Last week I was at a conference at the Isaac Newton Institute at Cambridge. The subject was what you might call liquids with small self-propelled things in them. This may sound a bit odd, but the inside of our cells is more-or-less liquid and they are lots of self-propelled things in them. Our cells are a storm of a little machines in constant motion. As you probably know, our genes are in the form of large molecules of DNA, and DNA needs to be copied to make more cells. Tiny machines zip around inside the cells making DNA copies and then dragging them round inside cells.
When enough of these machines zip around they can create flows of the liquid. This brings me to what is known as The Hairy Ball Theorem of mathematics. This is a real theorem from formal mathematics, and that is its real name. Don’t believe me? The Wikipedia page is here, and a lovely 1 min YouTube clip taking you through what it means is here.
The Hairy Ball Theorem is excellent: it has an amusing and memorable name, and is genuinely useful.
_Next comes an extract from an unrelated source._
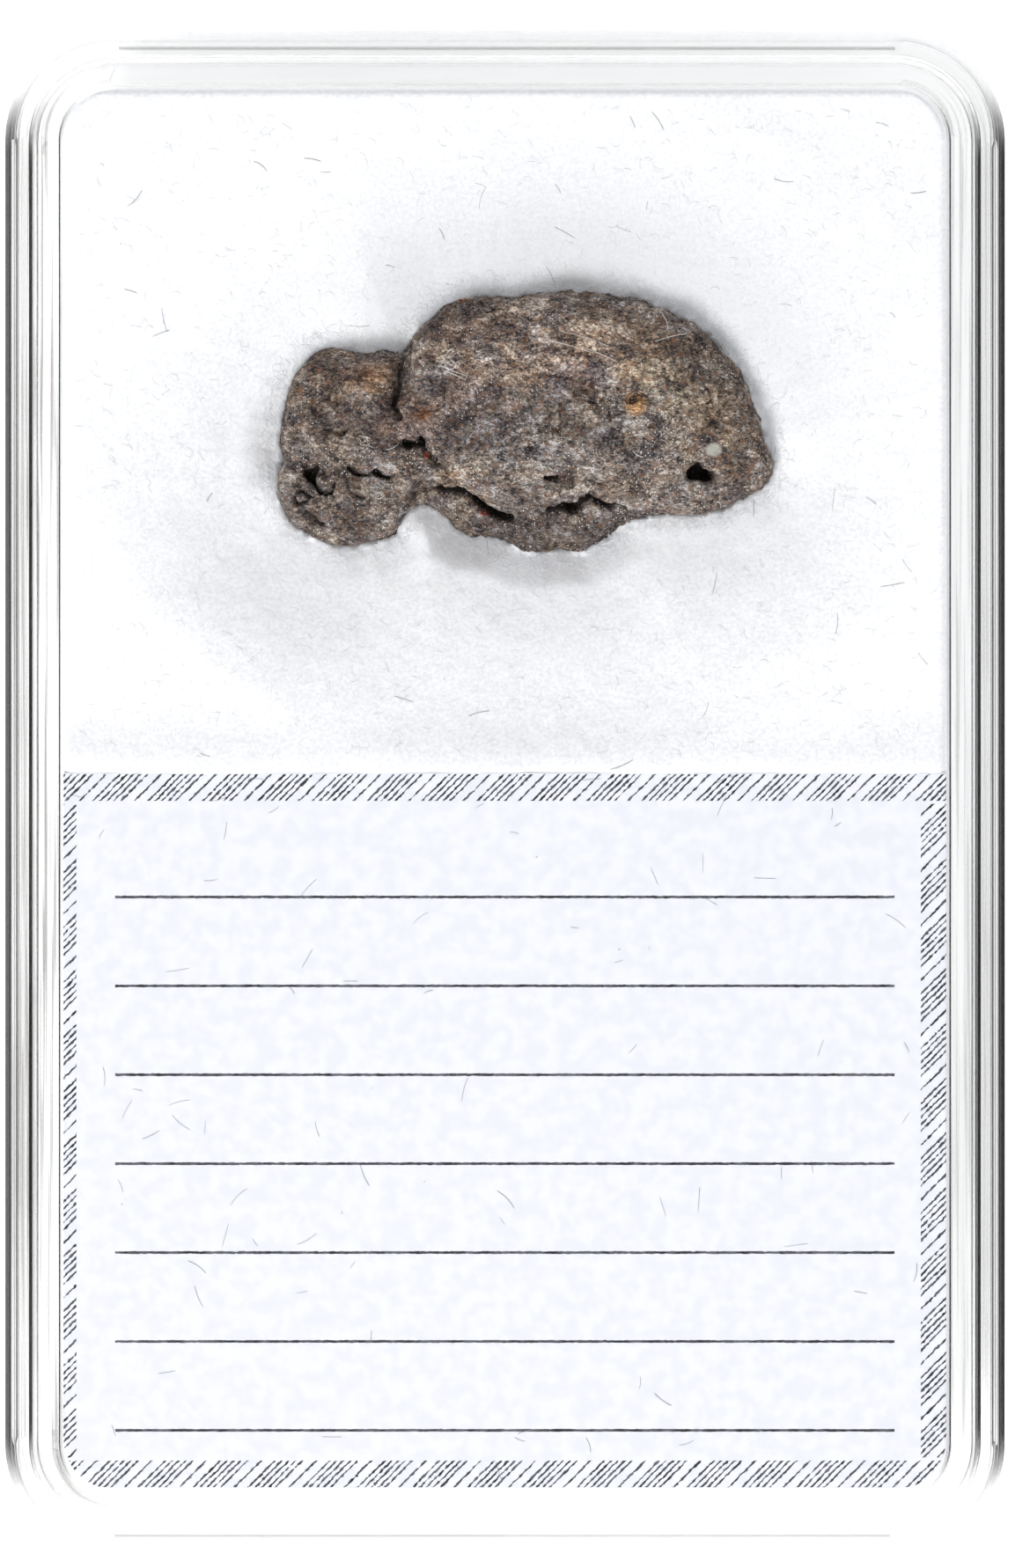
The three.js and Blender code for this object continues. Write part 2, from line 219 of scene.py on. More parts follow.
def make_specks_group():
    """Small round specks: one at most in each cell, in a share of the cells."""
    group, entry, result = new_group(
        "specks",
        [("Place", "NodeSocketVector"), ("Cells", "NodeSocketFloat"), ("Share", "NodeSocketFloat"),
         ("Size", "NodeSocketFloat"), ("Shift", "NodeSocketFloat")],
        [("Mask", "NodeSocketFloat")],
    )
    shifted = add_node(group, "ShaderNodeVectorMath",
                       {0: entry.outputs["Place"], 1: entry.outputs["Shift"]}, operation="ADD")
    cells = add_node(group, "ShaderNodeTexVoronoi",
                     {"Vector": shifted.outputs[0], "Scale": entry.outputs["Cells"]})
    draw = add_node(group, "ShaderNodeSeparateColor", {0: cells.outputs["Color"]}).outputs[0]
    chosen = math_node(group, "LESS_THAN", draw, entry.outputs["Share"])
    edge = math_node(group, "MULTIPLY", entry.outputs["Size"], 0.6)
    inputs = {"Value": cells.outputs["Distance"], "From Min": entry.outputs["Size"], "From Max": edge}
    dot = add_node(group, "ShaderNodeMapRange", inputs, interpolation_type="SMOOTHSTEP").outputs["Result"]
    mask = math_node(group, "MULTIPLY", chosen, dot)
    group.links.new(mask, result.inputs["Mask"])
    return group


def make_fine_grain_group():
    """Fine unevenness for bump and for small changes of tone."""
    group, entry, result = new_group(
        "fine_grain",
        [("Place", "NodeSocketVector"), ("Scale", "NodeSocketFloat"), ("Detail", "NodeSocketFloat")],
        [("Height", "NodeSocketFloat")],
    )
    inputs = {"Vector": entry.outputs["Place"], "Scale": entry.outputs["Scale"],
              "Detail": entry.outputs["Detail"], "Roughness": 0.62}
    grain = add_node(group, "ShaderNodeTexNoise", inputs)
    group.links.new(grain.outputs["Fac"], result.inputs["Height"])
    return group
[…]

It is useful as it tells you (roughly speaking) that if you have flow of a liquid on the surface of the sphere, then this there must be points where the flow is zero. It cannot be non-zero everywhere, there must be points where there is no flow. Smart mathematicians have shown that somewhere on the surface of the sphere, the liquid is not going anywhere. It is impossible to avoid this.
Incidentally, it applies to flow on the surface of a sphere or similar object of any size. So it applies both to the surface of a cell, and to wind (which is flow of air) on the surface of the Earth. Somewhere on the surface of the Earth there can be no wind. Mathematicians have proved this. It must be true. They don’t know where this is of course. This is true of a lot of maths results. They are are useful, and you can’t argue with them, but they don’t tell you all you need to know. Here they leave the weather forecasters with work to do.
In fact, the theorem does not only apply to the flow of liquids and gases, it applies to anything with a direction (i.e., a vector) on the surface of a roughly spherical object. Another example is hair on our heads. At the top is a picture of a baby’s head. The baby’s hair forms a swirl or vortex. For most of the swirl it is clear what is the direction of the hairs, but right at the centre you can’t say where the hairs are pointing. The Hairy Ball Theorem tells us that the presence of such a point is impossible to avoid.
Incidentally, the theorem does not apply to objects with a hole them, there is no Hairy Donut Theorem.